The Daily Dose: More Readmissions in Women than Men after Myocardial Infarction

Your daily dose of clinical news from Patient Care Online.

Patient Care brings primary care clinicians a lot of medical news every day—it’s easy to miss an important study.

The Daily Dose provides a concise summary of one of the website's leading stories you may not have seen.
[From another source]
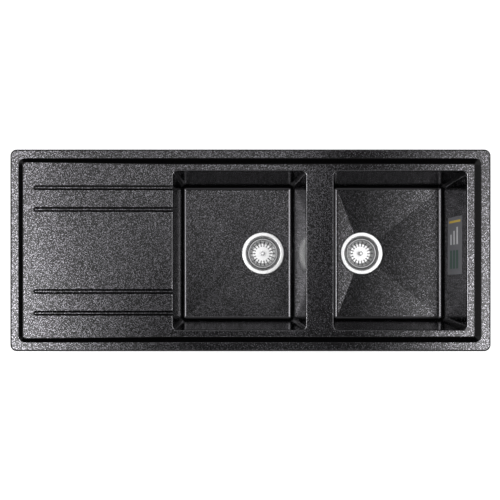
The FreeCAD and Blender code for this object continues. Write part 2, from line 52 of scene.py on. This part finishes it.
class Value:
    """An output of one of a finish's nodes. Sums and products of values add their Math nodes."""

    def __init__(self, finish, socket):
        self.finish = finish
        self.socket = socket

    def output(self, name):
        """Another output of the same node."""
        return Value(self.finish, self.socket.node.outputs[name])

    def __add__(self, other):
        return self.finish.maths("ADD", self, other)

    def __radd__(self, other):
        return self.finish.maths("ADD", other, self)

    def __rsub__(self, other):
        return self.finish.maths("SUBTRACT", other, self)

    def __mul__(self, other):
        return self.finish.maths("MULTIPLY", self, other)

    def __rmul__(self, other):
        return self.finish.maths("MULTIPLY", other, self)

    def __truediv__(self, other):
        return self.finish.maths("DIVIDE", self, other)

    def __pow__(self, other):
        return self.finish.maths("POWER", self, other)

    def __abs__(self):
        return self.finish.maths("ABSOLUTE", self)

    def __gt__(self, other):
        return self.finish.maths("GREATER_THAN", self, other)

    def __lt__(self, other):
        return self.finish.maths("LESS_THAN", self, other)


class Finish:
    """A finish under way: the block of Blender's data that has it, its nodes, and the skin that they feed."""

    def __init__(self, name, blocks=bpy.data.materials, skin="Principled BSDF", **sockets):
        self.block = blocks.new(name)
        self.block.use_nodes = True
        self.skin = self.block.node_tree.nodes[skin]
        self.set(**sockets)

    def node(self, kind, settings, inputs, output=0):
        """A new node: its type, its settings, then the values or links of its sockets."""
        made = self.block.node_tree.nodes.new(kind)
        for name, setting in settings.items():
            if name == "stops":
                stops = made.color_ramp.elements
                for position, _ in setting[2:]:
                    stops.new(position)
                for stop, (position, grey) in zip(stops, setting):
                    stop.position = position
                    stop.color = (grey, grey, grey, 1.0)
            else:
                setattr(made, name, setting)
        for key, value in inputs.items():
            self.feed(made.inputs[key], value)
        return Value(self, made.outputs[output])

    def feed(self, socket, value):
        if isinstance(value, Value):
            self.block.node_tree.links.new(value.socket, socket)
        else:
            socket.default_value = value

    def set(self, **sockets):
        """Sets or links the skin's sockets, whose names have _ for each space."""
        for name, value in sockets.items():
            if isinstance(value, tuple):
                value = (*value, 1.0)
            self.feed(self.skin.inputs[name.replace("_", " ")], value)

    def maths(self, operation, *operands):
        return self.node("ShaderNodeMath", {"operation": operation}, dict(enumerate(operands)))

    def vectors(self, operation, *operands, **sockets):
        inputs = {**dict(enumerate(operands)), **sockets}
        return self.node("ShaderNodeVectorMath", {"operation": operation}, inputs)

    def place(self, centre=(0.0, 0.0, 0.0), stretch=(1.0, 1.0, 1.0)):
        """Where on the object, in millimetres from a centre that is given in metres."""
        metres = self.node("ShaderNodeTexCoord", {}, {}, "Object")
        scale = [mm * s for s in stretch]
        shift = [-c * s for c, s in zip(centre, scale)]
        return self.node("ShaderNodeMapping", {}, {"Vector": metres, "Scale": scale, "Location": shift})

    def axes(self, vector):
        """A vector's three parts."""
        x = self.node("ShaderNodeSeparateXYZ", {}, {"Vector": vector}, "X")
        return x, x.output("Y"), x.output("Z")

    def noise(self, place, size, detail=2.0):
        """Clouds of about a size in millimetres, from 0 to 1."""
        inputs = {"Vector": place, "Scale": 1.0 / size, "Detail": detail}
        return self.node("ShaderNodeTexNoise", {}, inputs, "Fac")

    def cells(self, place, size):
        """How far the nearest cell's middle is, in cells of a size in millimetres."""
        return self.node("ShaderNodeTexVoronoi", {}, {"Vector": place, "Scale": 1.0 / size}, "Distance")

    def crystals(self, place, size):
        """Cells with two chance values each, from 0 to 1."""
        distance = self.cells(place, size)
        chance = self.node("ShaderNodeSeparateColor", {}, {"Color": distance.output("Color")}, "Red")
        return distance, chance, chance.output("Green")

    def ramp(self, value, *stops):
        """A grey that goes from stop to stop, each of them a value and its level."""
        return self.node("ShaderNodeValToRGB", {"stops": stops}, {"Fac": value})

    def mix(self, share, first, second):
        """From the first colour to the second, as the share goes from 0 to 1."""
        first, second = [(*colour, 1.0) if isinstance(colour, tuple) else colour for colour in (first, second)]
        factor, colour_a, colour_b, mixed = 0, 6, 7, 2      # places of the colour sockets on a Mix node
        inputs = {factor: share, colour_a: first, colour_b: second}
        return self.node("ShaderNodeMix", {"data_type": "RGBA"}, inputs, mixed)

    def bump(self, height, depth, **sockets):
        """Relief of a depth in millimetres where the height goes from 0 to 1."""
        inputs = {"Height": height, "Distance": depth / mm, **sockets}
        self.set(Normal=self.node("ShaderNodeBump", {}, inputs))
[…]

On October 17, 2022, we reviewed a study published in the Canadian Journal of Cardiology, that examined whether disparities continue to exist in processes of care and clinical outcomes among patients with acute myocardial infarction (AMI).

The study

Investigators compared trends in comorbidities, angiographic findings, and revascularization rates among 38 071 patients (21.1% women) aged 18-55 years hospitalized from April 1, 2009, to March 31, 2019, in Ontario. The primary outcome was 1-year all-cause mortality or readmission for unstable angina, AMI, heart failure, or stroke.

Clinical implications

"Possible strategies to avoid early readmissions among women could include increased referral rates to cardiac rehabilitation programs, including home-based programs, and those programs offering access to peer support groups," wrote researchers. "Furthermore, increasing the number of follow-ups and ensuring an early follow-up (2 weeks) after discharge for AMI may reduce the number of early readmissions or emergency room visits."